James Cates was stabbed to death on the campus of the University of North Carolina at Chapel Hill in 1970 in an act of racial violence.

This month, The University of North Carolina at Chapel Hill announced it will create a permanent memorial to James Cates Jr. The 22-year-old Black man was killed on campus in 1970 in an act of racial violence.

The school will install the memorial in the Pit outside the student union, where he was stabbed to death.

The memorial will be installed later this year.

Historic newspaper articles uncovered by local journalist Mike Ogle show Cates was involved in a large fight between a Nazi-themed motorcycle gang called the Storm Troopers and Black attendees of a dance marathon. Student organizations were hosting the all-night dance party to improve race relations. Cates was one of many young people from Chapel Hill’s Northside neighborhood who attended the event.

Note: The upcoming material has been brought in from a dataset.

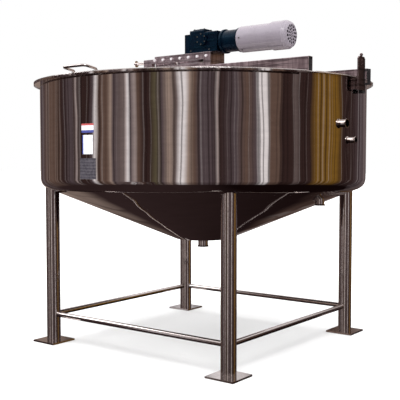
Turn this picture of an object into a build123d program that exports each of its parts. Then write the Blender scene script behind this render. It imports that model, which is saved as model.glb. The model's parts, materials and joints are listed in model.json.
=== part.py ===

A newspaper report by a witness says police who responded to the fight left Cates to bleed to death on the brick pavement.

Three white men, Ronnie Broadwell, Rufus Paul Nelson and William Johnson were arrested and tried for Cates’ murder. The defense attorneys provided no witnesses and the trial consisted of testimony by the state’s witnesses. An all-white jury in Orange County acquitted the three men in 1971 following less than 2 hours of deliberation, historical reports show.

Cates was raised in Chapel Hill by his grandmother Annie Cates, who worked for the university laundry services.

Last summer, the university’s Black Student Movement called for a memorial in protests following the tenure controversy with journalist Nikole Hannah-Jones.